*BRIEF:* The records below are to be quoted in full; please keep every word exact.

*DATASET:*
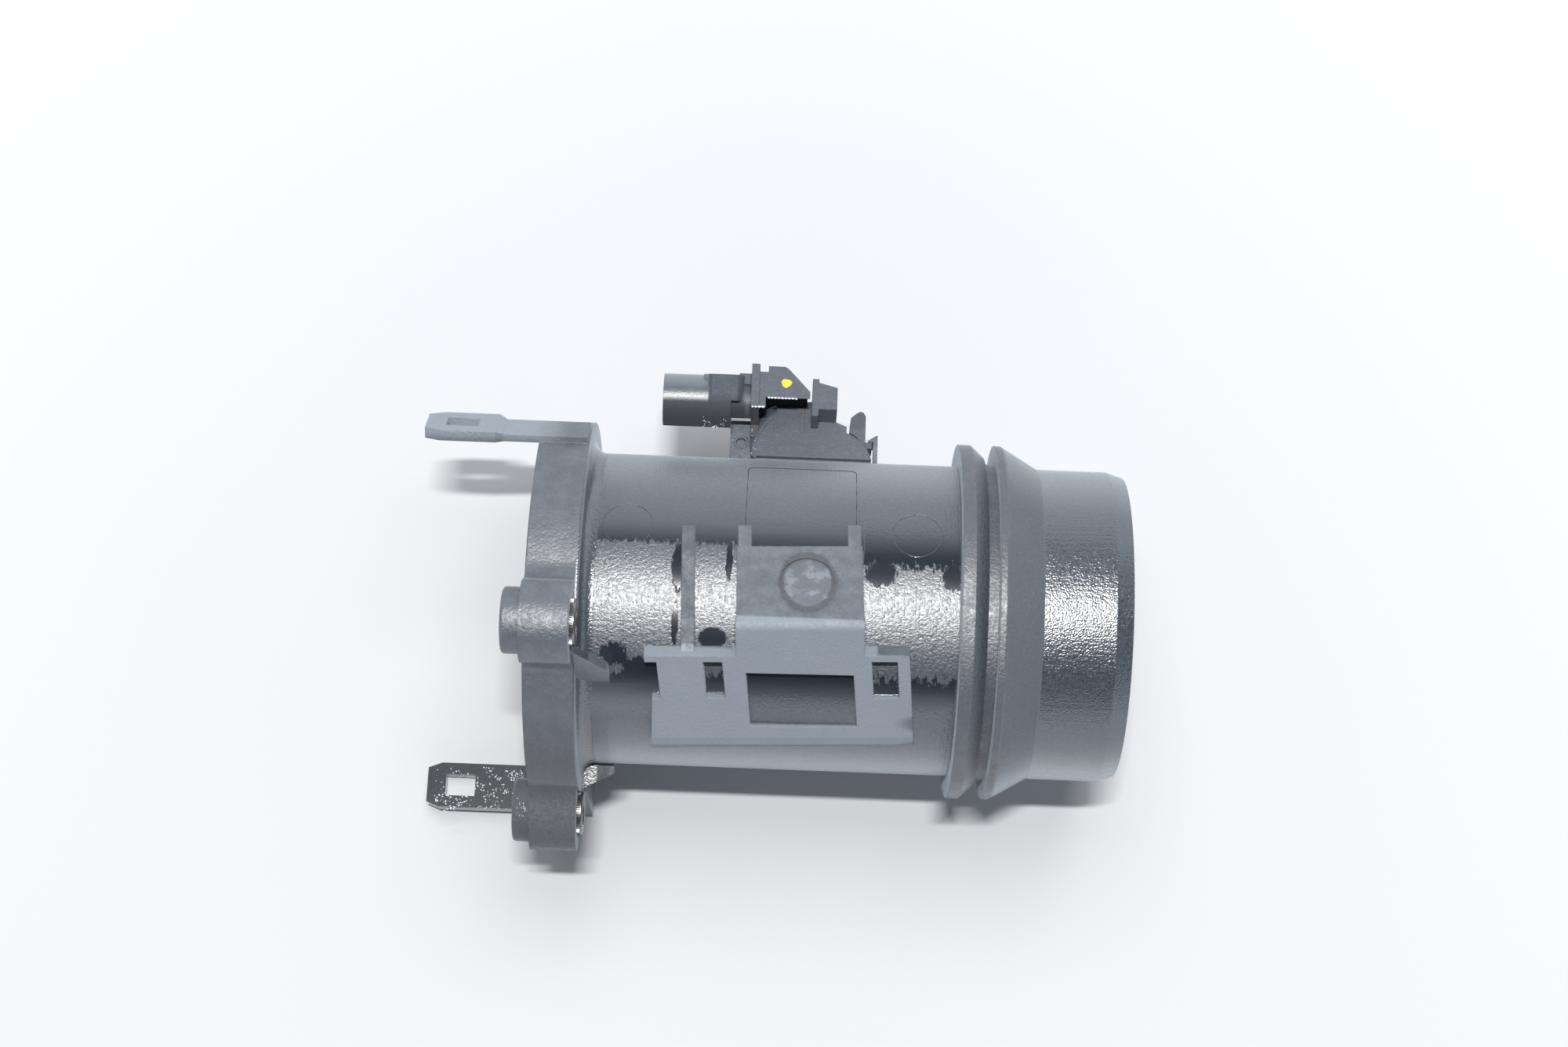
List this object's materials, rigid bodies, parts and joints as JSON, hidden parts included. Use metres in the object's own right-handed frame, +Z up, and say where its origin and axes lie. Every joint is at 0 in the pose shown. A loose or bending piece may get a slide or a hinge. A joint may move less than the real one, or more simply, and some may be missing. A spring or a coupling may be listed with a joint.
{
  "type": "mass airflow sensor",
  "caption": "Moulded air flow tube with flange, screw lobes, latch tabs and hose spigot, and a clip-in sensor with a round plug socket",
  "frame": {"origin": "centre of the tube where its axis meets the flange's mating face", "axes": "+X runs along the tube from the flange to the hose spigot, +Z is up with the part lying as pictured, +Y points to the side that the sensor and its plug socket stand on"},
  "size_m": [0.182, 0.1273, 0.1107],
  "materials": {
    "tube_plastic": "fine moulded grain, worn and damp in places",
    "sensor_plastic": "smooth moulded",
    "grid_plastic": "smooth moulded",
    "bush_steel": "knurled, dark",
    "seal_rubber": "smooth rubber",
    "board_green": "green board lacquer",
    "chip_black": "moulded chip body",
    "capacitor_tan": "fired ceramic",
    "carrier_white": "ceramic",
    "film_violet": "polished silicon",
    "bead_glass": "amber glass bead on plated leads",
    "pin_brass": "plated"
  },
  "bodies": {
    "root": {"tube_housing": "tube_plastic", "bush_upper": "bush_steel", "bush_lower": "bush_steel", "flange_seal": "seal_rubber", "flow_grid": "grid_plastic", "grid_ring": "grid_plastic", "sensor_housing": "sensor_plastic", "neck_seal": "seal_rubber", "drum_lid": "sensor_plastic", "lid_gasket": "seal_rubber", "circuit_board": "board_green", "control_chip": "chip_black", "board_capacitors": "capacitor_tan", "chip_carrier": "carrier_white", "film_chip": "film_violet", "bypass_cover": "sensor_plastic", "air_temp_probe": "bead_glass", "pin_1": "pin_brass", "pin_2": "pin_brass", "pin_3": "pin_brass", "pin_4": "pin_brass"}
  },
  "joints": []
}
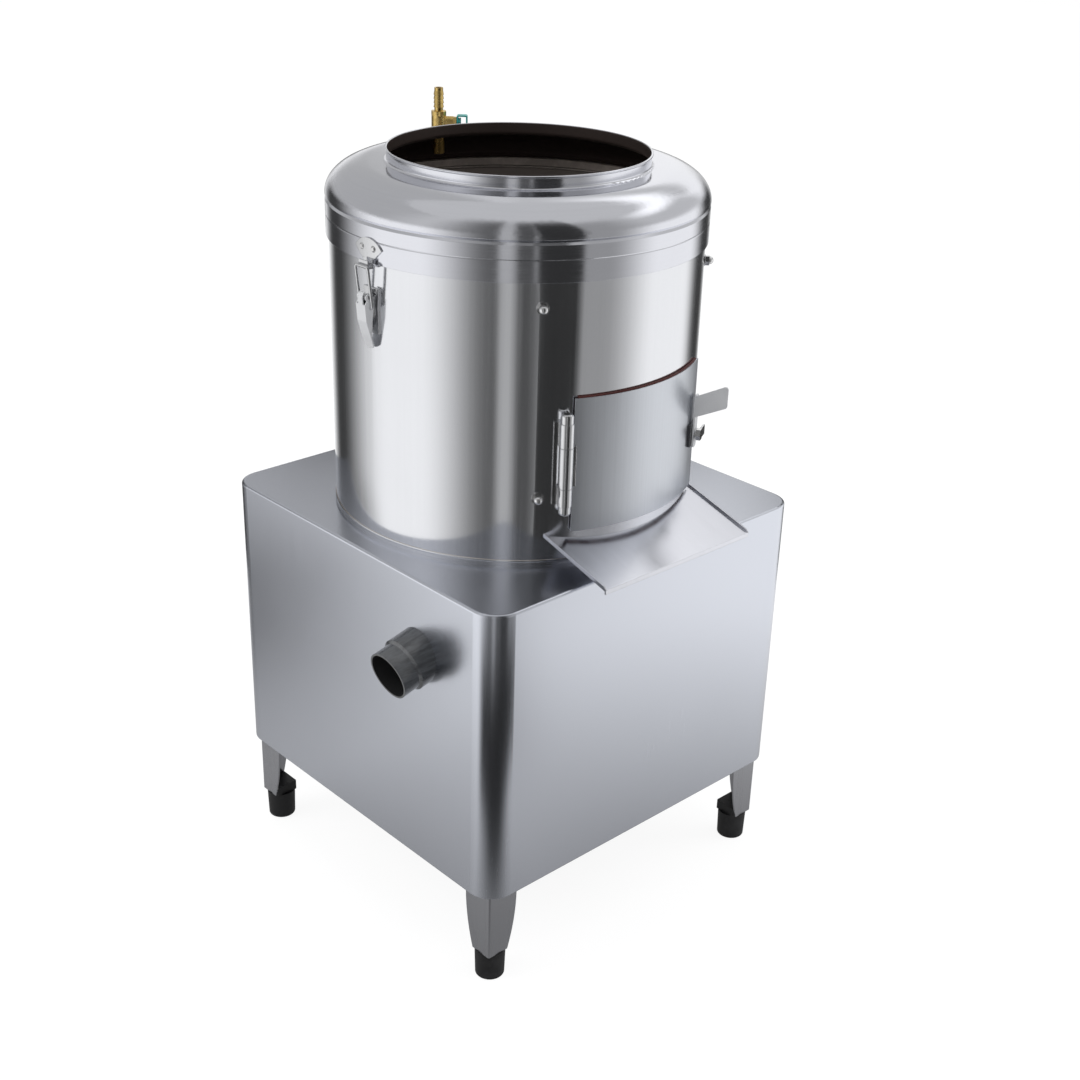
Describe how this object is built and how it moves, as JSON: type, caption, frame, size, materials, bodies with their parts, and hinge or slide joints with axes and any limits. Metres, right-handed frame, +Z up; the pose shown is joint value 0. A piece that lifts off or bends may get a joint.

*FULL RESPONSE:*
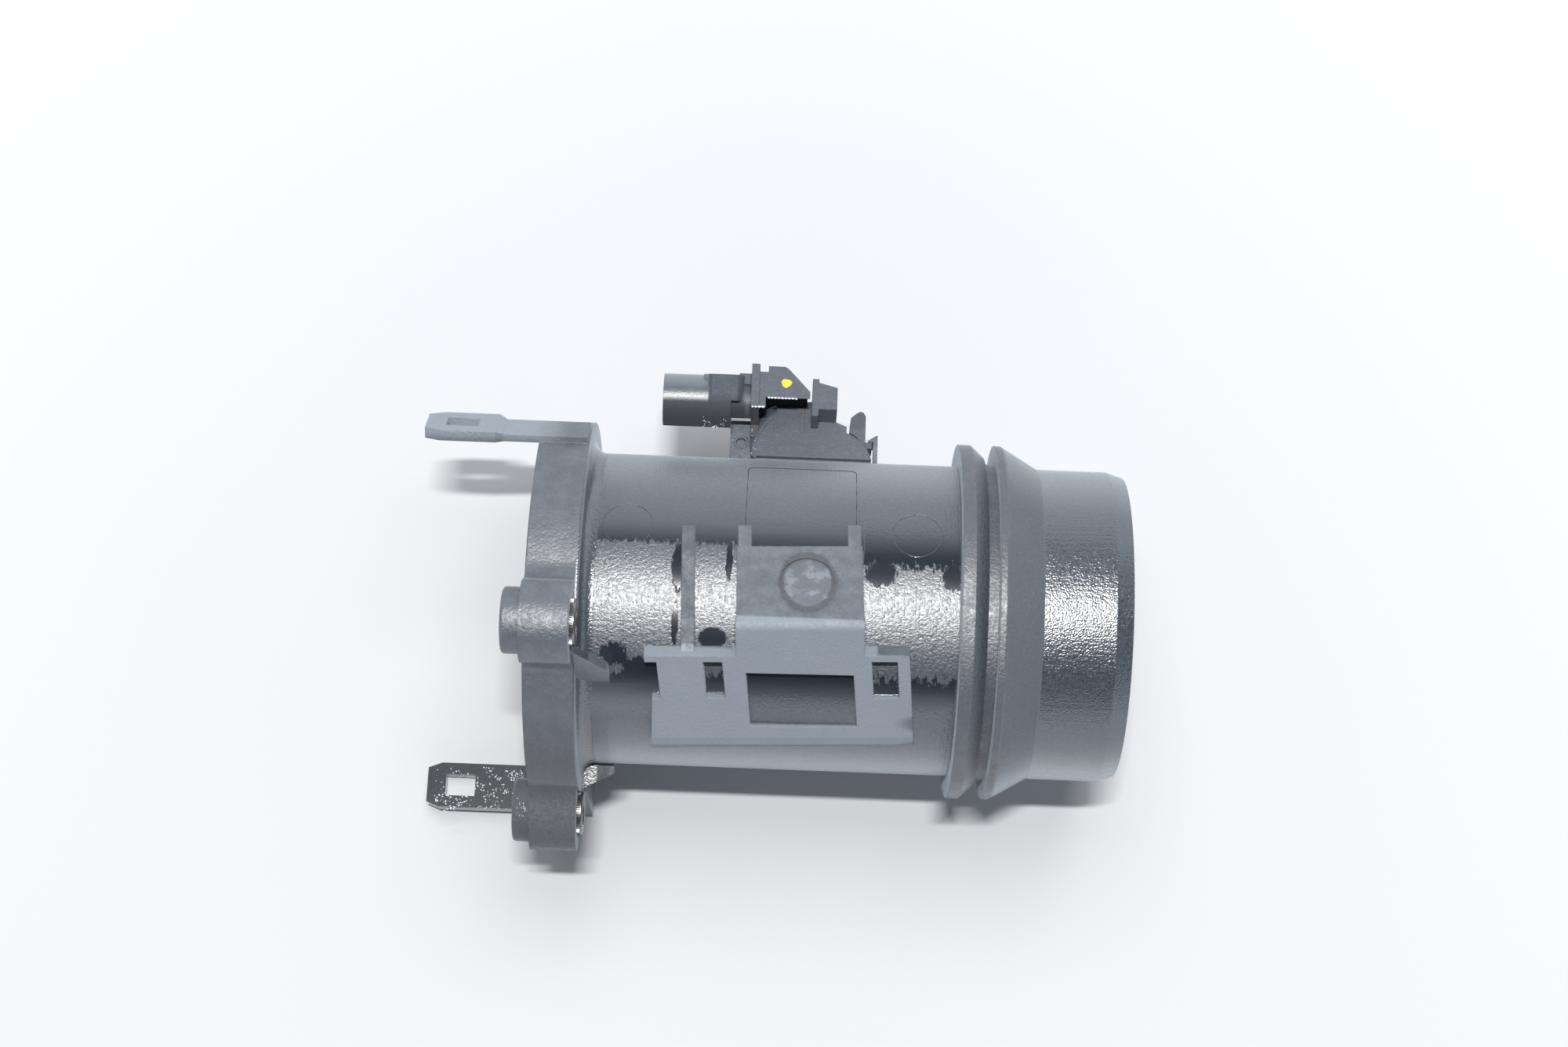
List this object's materials, rigid bodies, parts and joints as JSON, hidden parts included. Use metres in the object's own right-handed frame, +Z up, and say where its origin and axes lie. Every joint is at 0 in the pose shown. A loose or bending piece may get a slide or a hinge. A joint may move less than the real one, or more simply, and some may be missing. A spring or a coupling may be listed with a joint.
{
  "type": "mass airflow sensor",
  "caption": "Moulded air flow tube with flange, screw lobes, latch tabs and hose spigot, and a clip-in sensor with a round plug socket",
  "frame": {"origin": "centre of the tube where its axis meets the flange's mating face", "axes": "+X runs along the tube from the flange to the hose spigot, +Z is up with the part lying as pictured, +Y points to the side that the sensor and its plug socket stand on"},
  "size_m": [0.182, 0.1273, 0.1107],
  "materials": {
    "tube_plastic": "fine moulded grain, worn and damp in places",
    "sensor_plastic": "smooth moulded",
    "grid_plastic": "smooth moulded",
    "bush_steel": "knurled, dark",
    "seal_rubber": "smooth rubber",
    "board_green": "green board lacquer",
    "chip_black": "moulded chip body",
    "capacitor_tan": "fired ceramic",
    "carrier_white": "ceramic",
    "film_violet": "polished silicon",
    "bead_glass": "amber glass bead on plated leads",
    "pin_brass": "plated"
  },
  "bodies": {
    "root": {"tube_housing": "tube_plastic", "bush_upper": "bush_steel", "bush_lower": "bush_steel", "flange_seal": "seal_rubber", "flow_grid": "grid_plastic", "grid_ring": "grid_plastic", "sensor_housing": "sensor_plastic", "neck_seal": "seal_rubber", "drum_lid": "sensor_plastic", "lid_gasket": "seal_rubber", "circuit_board": "board_green", "control_chip": "chip_black", "board_capacitors": "capacitor_tan", "chip_carrier": "carrier_white", "film_chip": "film_violet", "bypass_cover": "sensor_plastic", "air_temp_probe": "bead_glass", "pin_1": "pin_brass", "pin_2": "pin_brass", "pin_3": "pin_brass", "pin_4": "pin_brass"}
  },
  "joints": []
}
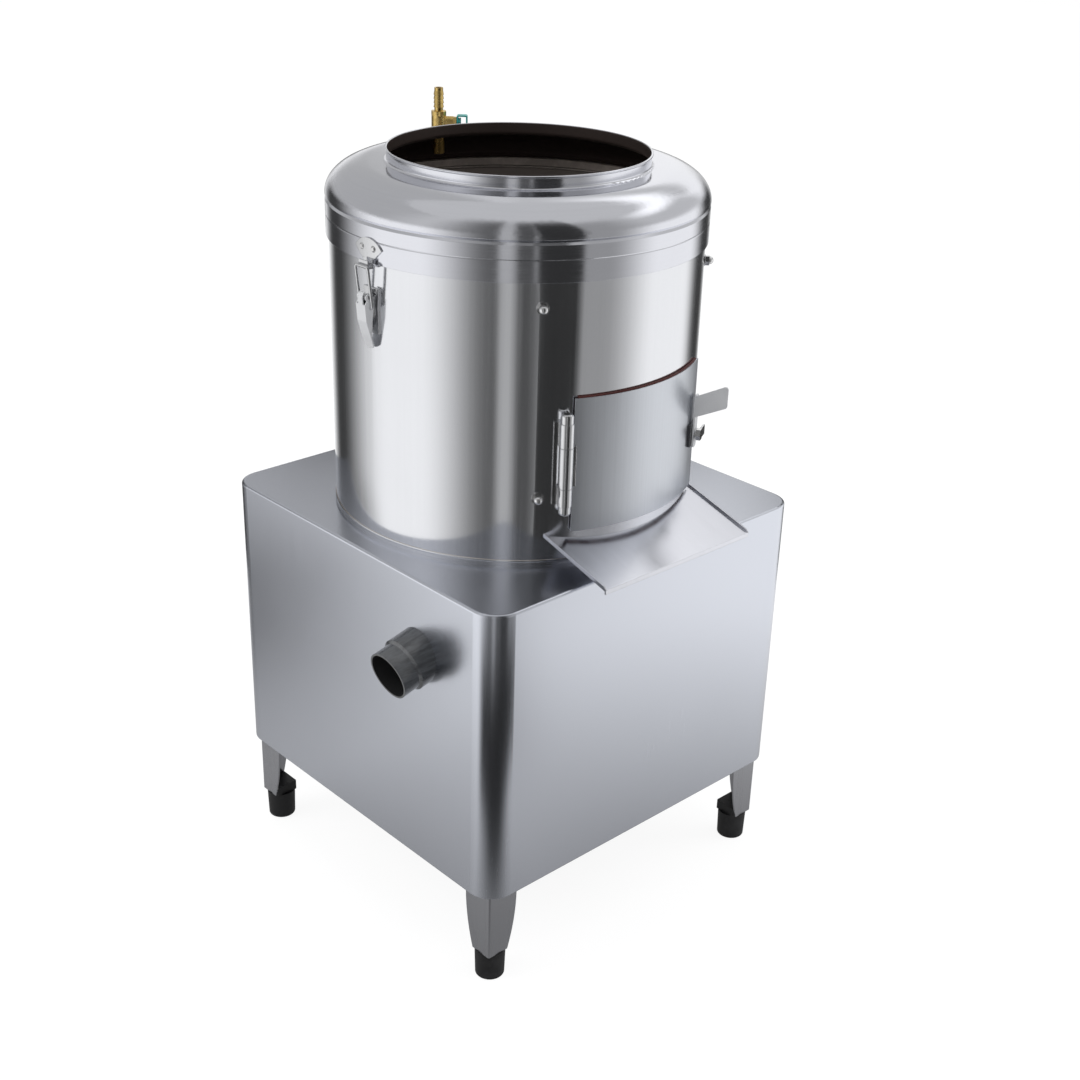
Describe how this object is built and how it moves, as JSON: type, caption, frame, size, materials, bodies with their parts, and hinge or slide joints with axes and any limits. Metres, right-handed frame, +Z up; the pose shown is joint value 0. A piece that lifts off or bends may get a joint.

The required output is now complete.